Because, you see: one of the things I dig about the Prequels is that they don’t do that and go for a far more interesting (to me) and difficult emotional scenario. The Evil Empire in the OT is, well, evil. Unrelentingly so. The rebels are good, fighting for freedom, their cause is completely right, no question about it, and everyone on their side is good. The Empire is also OTHER, consisting of faceless stormtroopers, some bureaucrafts played by British actors, a faceless cyborg in black whose human face (in both senses) we don’t see until the trilogy is nearly over, and an evil witch king who looks like a grotesque walking corpse. What the Empire, Vader/Anakin revelation notwithstanding, most definitely is not is something related to the audience, or what the audience reality could turn into.
Meanwhile, the Republic of the Prequel era? Is not conquered by the Empire, as fans pre- prequels probably assumed. Instead, it over the course of three movies becomes the Empire. And not just because Anakin Skywalker turns in the third movie. (If he had died instead, it still would have happened.) Because of inherent flaws of its leaders, skilled manipulation that ensures that because of an ongoing (self produced) war, more and more rights are abandoned and the militarized state becomes the status quo. I don’t know about you, but that sounds awfully familiar to me.
( Ramblings about the Prequel premise, relevance and implications ensues )
After this lengthy preamble: of course, The Clone Wars provides its share of boo-hiss, uniformly bad Separatist villains which can easily compete in one dimensionality with the Imperials (or for that matter the First Order). It’s not until the third season that we meet well intentioned Separatist leaders (political, not military). However, Chancellor Palpatine is a regular and an ongoing reminder that the Republic is led by the most evil overlord of them all who keeps orchestrating a galactic wide war. And the question of how the Jedi can in any sense still claim to be Peacekeepers when they are part of one of the armies conducting said war is raised by more and more characters through the show.
Not to give you the wrong impression: this isn’t Battlestar Galactica. But for a show aimed at a younger/family audience, it tackles amazingly dark themes at times. And not just by the implication of the premise: since it’s set between Attack of the Clones and Revenge of the Sith, most of the cast is doomed by movie plot. Most, but not all.

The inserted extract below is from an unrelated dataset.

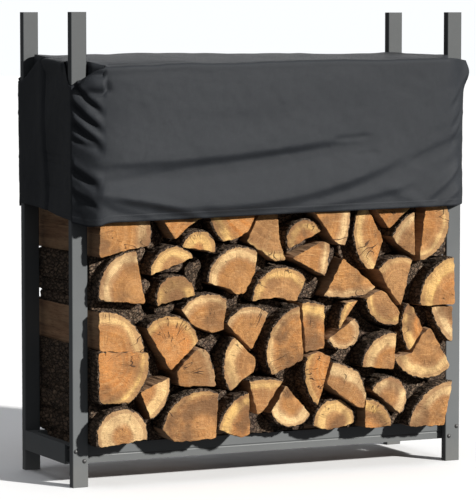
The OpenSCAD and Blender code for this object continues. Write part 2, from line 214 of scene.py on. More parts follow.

While I appreciate the fleshing out /giving personality to the Jedi we see otherwise in mostly silent roles through the prequels (Luminara Unduli, Plo Koon, Adi Gallia, etc., almost all, as I mentioned in an earlier post, non-humans, which pleases the alien lover in me), the standout narrative arcs to me were those given to the Clones on the one hand and Ashoka Tano on the other.
( Spoilers for the show beneath the cut )

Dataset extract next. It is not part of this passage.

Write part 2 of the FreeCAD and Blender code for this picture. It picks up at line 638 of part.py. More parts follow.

In conclusion: this show, you must watch. There is no try.
Because, you see: one of the things I dig about the Prequels is that they don’t do that and go for a far more interesting (to me) and difficult emotional scenario. The Evil Empire in the OT is, well, evil. Unrelentingly so. The rebels are good, fighting for freedom, their cause is completely right, no question about it, and everyone on their side is good. The Empire is also OTHER, consisting of faceless stormtroopers, some bureaucrafts played by British actors, a faceless cyborg in black whose human face (in both senses) we don’t see until the trilogy is nearly over, and an evil witch king who looks like a grotesque walking corpse. What the Empire, Vader/Anakin revelation notwithstanding, most definitely is not is something related to the audience, or what the audience reality could turn into.

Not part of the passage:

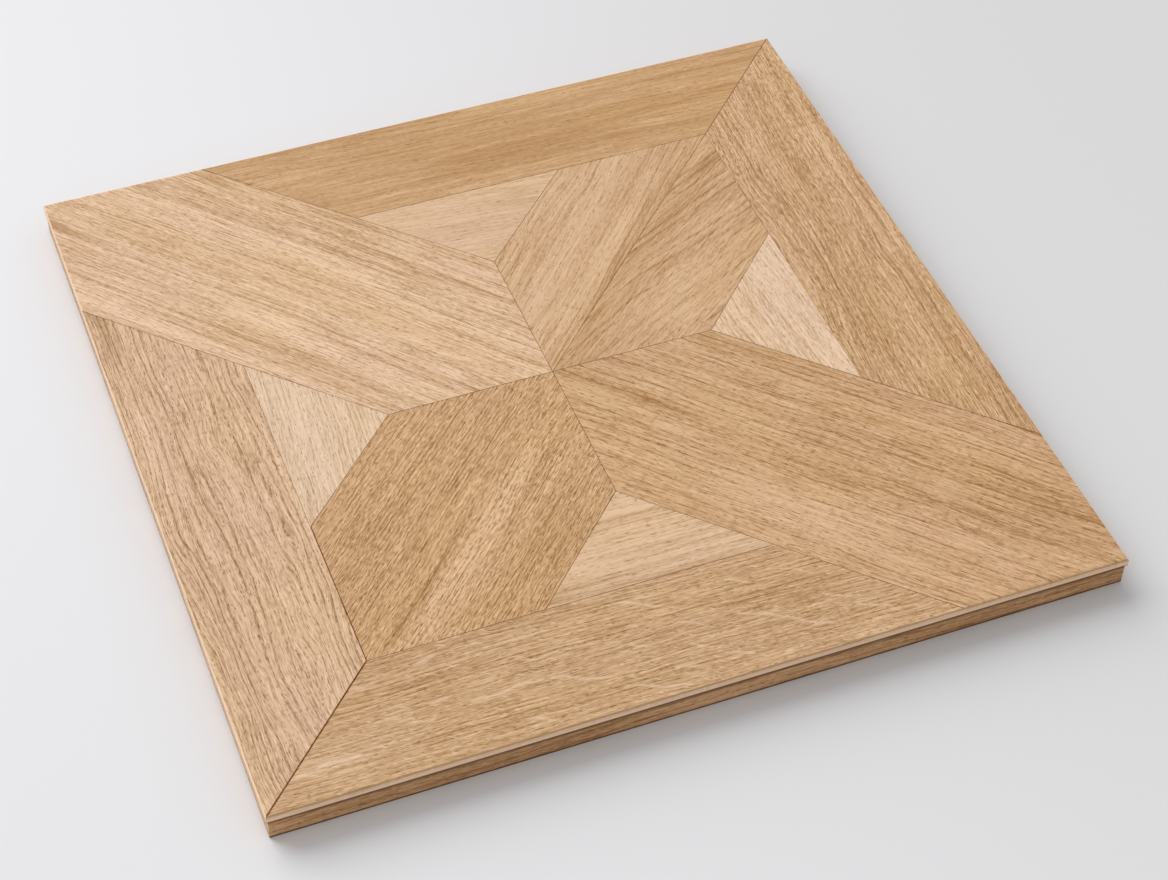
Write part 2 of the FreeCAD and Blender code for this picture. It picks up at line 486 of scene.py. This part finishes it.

Meanwhile, the Republic of the Prequel era? Is not conquered by the Empire, as fans pre- prequels probably assumed. Instead, it over the course of three movies becomes the Empire. And not just because Anakin Skywalker turns in the third movie. (If he had died instead, it still would have happened.) Because of inherent flaws of its leaders, skilled manipulation that ensures that because of an ongoing (self produced) war, more and more rights are abandoned and the militarized state becomes the status quo. I don’t know about you, but that sounds awfully familiar to me.
( Ramblings about the Prequel premise, relevance and implications ensues )
After this lengthy preamble: of course, The Clone Wars provides its share of boo-hiss, uniformly bad Separatist villains which can easily compete in one dimensionality with the Imperials (or for that matter the First Order). It’s not until the third season that we meet well intentioned Separatist leaders (political, not military). However, Chancellor Palpatine is a regular and an ongoing reminder that the Republic is led by the most evil overlord of them all who keeps orchestrating a galactic wide war. And the question of how the Jedi can in any sense still claim to be Peacekeepers when they are part of one of the armies conducting said war is raised by more and more characters through the show.
Not to give you the wrong impression: this isn’t Battlestar Galactica. But for a show aimed at a younger/family audience, it tackles amazingly dark themes at times. And not just by the implication of the premise: since it’s set between Attack of the Clones and Revenge of the Sith, most of the cast is doomed by movie plot. Most, but not all.
While I appreciate the fleshing out /giving personality to the Jedi we see otherwise in mostly silent roles through the prequels (Luminara Unduli, Plo Koon, Adi Gallia, etc., almost all, as I mentioned in an earlier post, non-humans, which pleases the alien lover in me), the standout narrative arcs to me were those given to the Clones on the one hand and Ashoka Tano on the other.
( Spoilers for the show beneath the cut )
In conclusion: this show, you must watch. There is no try.